In Georgia
"DeKalb, Fulton juries resist giving death penalty," is the report in Sunday's Atlanta Journal-Constitution, written by David Simpson and Steve Visser.
After the death penalty trial of Brian Nichols, Fulton County District Attorney Paul Howard plans to seek the ultimate punishment in eight more murder trials.
In adjacent DeKalb County, District Attorney Gwen Keyes Fleming’s office is scheduled to make its opening statement in a death penalty trial Monday. And she is seeking death sentences in two more pending cases.
Getting death sentences in those cases could represent the turning of a historical tide. Fulton County juries went eight years without approving a death sentence until this summer.

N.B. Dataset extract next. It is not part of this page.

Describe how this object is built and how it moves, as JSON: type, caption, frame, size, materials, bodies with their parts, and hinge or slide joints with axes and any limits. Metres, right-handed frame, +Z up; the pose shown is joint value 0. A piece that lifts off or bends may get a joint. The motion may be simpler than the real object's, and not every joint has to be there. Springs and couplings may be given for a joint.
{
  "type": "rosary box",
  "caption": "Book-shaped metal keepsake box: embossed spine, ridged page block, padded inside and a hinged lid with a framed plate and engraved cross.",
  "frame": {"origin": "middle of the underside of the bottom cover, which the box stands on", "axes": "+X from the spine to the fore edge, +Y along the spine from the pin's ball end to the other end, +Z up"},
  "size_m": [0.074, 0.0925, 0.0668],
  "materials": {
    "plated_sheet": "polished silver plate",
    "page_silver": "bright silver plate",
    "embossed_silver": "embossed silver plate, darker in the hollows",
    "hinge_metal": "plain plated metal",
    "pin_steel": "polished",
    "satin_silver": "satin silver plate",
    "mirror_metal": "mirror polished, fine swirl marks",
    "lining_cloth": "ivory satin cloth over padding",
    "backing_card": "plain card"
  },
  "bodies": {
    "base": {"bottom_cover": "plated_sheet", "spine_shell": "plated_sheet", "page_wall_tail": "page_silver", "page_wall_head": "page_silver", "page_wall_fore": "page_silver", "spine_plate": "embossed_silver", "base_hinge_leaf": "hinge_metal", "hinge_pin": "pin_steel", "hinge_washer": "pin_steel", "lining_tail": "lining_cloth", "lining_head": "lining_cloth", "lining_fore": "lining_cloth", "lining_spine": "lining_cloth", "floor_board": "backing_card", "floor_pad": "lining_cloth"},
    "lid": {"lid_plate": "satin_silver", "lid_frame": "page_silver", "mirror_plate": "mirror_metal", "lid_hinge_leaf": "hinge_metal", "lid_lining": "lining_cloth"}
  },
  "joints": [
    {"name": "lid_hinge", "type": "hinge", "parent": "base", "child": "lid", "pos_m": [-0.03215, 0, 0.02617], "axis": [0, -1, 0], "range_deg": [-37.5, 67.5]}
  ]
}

In DeKalb County, the last death sentence was 19 years ago.
Both counties have large African-American populations, and numerous studies and opinion polls have found blacks more likely than whites to suspect bias in the criminal justice system and to oppose the death penalty.
But Howard and Keyes Fleming, both African-American prosecutors, argue that some cases are heinous enough to merit a death sentence.

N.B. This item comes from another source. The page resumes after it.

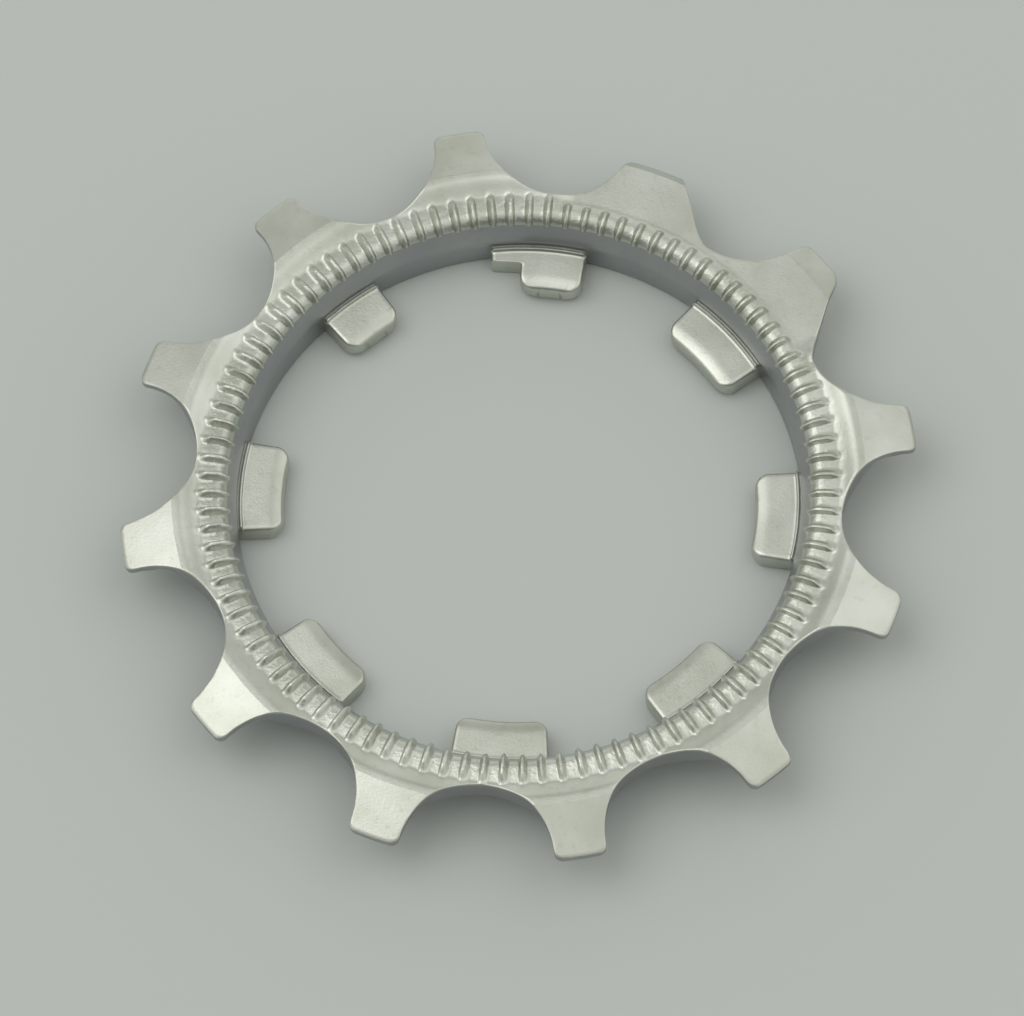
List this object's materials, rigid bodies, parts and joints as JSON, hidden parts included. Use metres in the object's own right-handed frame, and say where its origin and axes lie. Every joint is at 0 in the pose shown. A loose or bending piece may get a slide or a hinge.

Howard’s office won a death sentence this summer for a man who shot to death three people, including a child.
Keyes Fleming approved a death penalty prosecution against Clayton Ellington, who goes on trial Monday on charges he hammered to death his wife and twin 2-year-old sons.

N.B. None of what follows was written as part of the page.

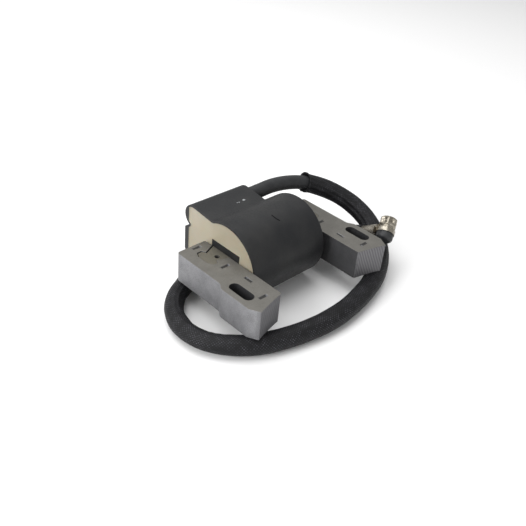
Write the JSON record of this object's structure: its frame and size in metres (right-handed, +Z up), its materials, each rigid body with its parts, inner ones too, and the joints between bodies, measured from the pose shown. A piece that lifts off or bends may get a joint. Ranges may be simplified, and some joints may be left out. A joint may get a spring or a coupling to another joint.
{
  "type": "ignition coil",
  "caption": "Small-engine ignition coil: potted coil housing on a two-legged laminated core, with a sleeved high-tension lead and spark plug terminal.",
  "frame": {"origin": "middle of the underside of the coil without its lead, on the surface that it lies on", "axes": "+X along the coil axis towards the closed end of the housing, -Y towards the pole faces, +Z up, away from the engine bosses"},
  "size_m": [0.1335, 0.0851, 0.04],
  "materials": {
    "lamination_steel": "satin",
    "housing_plastic": "fine moulded grain",
    "potting_resin": "satin cast resin",
    "bobbin_plastic": "moulded",
    "copper_wire": "enamelled copper",
    "board_laminate": "glass epoxy board",
    "component_epoxy": "matt",
    "plated_brass": "tin plated",
    "lead_core": "stranded core",
    "lead_rubber": "smooth satin",
    "sleeve_braid": "fine braid",
    "plated_steel": "nickel plated, used"
  },
  "bodies": {
    "root": {"left_leg_laminations": "lamination_steel", "right_leg_laminations": "lamination_steel", "core_bar_laminations": "lamination_steel", "housing_shell": "housing_plastic", "potting_compound": "potting_resin", "primary_bobbin": "bobbin_plastic", "secondary_bobbin": "bobbin_plastic", "primary_winding": "copper_wire", "secondary_winding": "copper_wire", "primary_leads": "copper_wire", "high_tension_link": "copper_wire", "circuit_board": "board_laminate", "switching_transistor": "component_epoxy", "trigger_chip": "component_epoxy", "flyback_diode": "component_epoxy", "module_resistors": "component_epoxy", "ground_strap": "plated_brass", "kill_terminal": "plated_brass", "high_tension_spike": "plated_brass", "lead_conductor": "lead_core", "lead_insulation": "lead_rubber", "braided_sleeve": "sleeve_braid", "terminal_barrel": "plated_steel", "terminal_collar": "plated_steel", "terminal_cap": "plated_steel", "terminal_insulator": "lead_rubber"}
  },
  "joints": []
}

DeKalb has two other death penalty cases pending: one involves another child killing, and the other the slaying of two police officers.
Keyes Fleming declined to be interviewed about jurors’ attitudes toward the death penalty, instead issuing a brief statement expressing her “faith in all our jurors.”
In Fulton County, Howard’s white predecessor, Lewis Slaton, complained that jurors were too reluctant to impose the sentence.
Howard, who was elected to replace Slaton in 1996, said the county’s jurors now are becoming “educated” on the appropriateness of the death penalty in heinous cases.
“For a long time in our county, we never had a death penalty case at all, and we are at an early point in our county of asking our citizens to do that,” Howard said.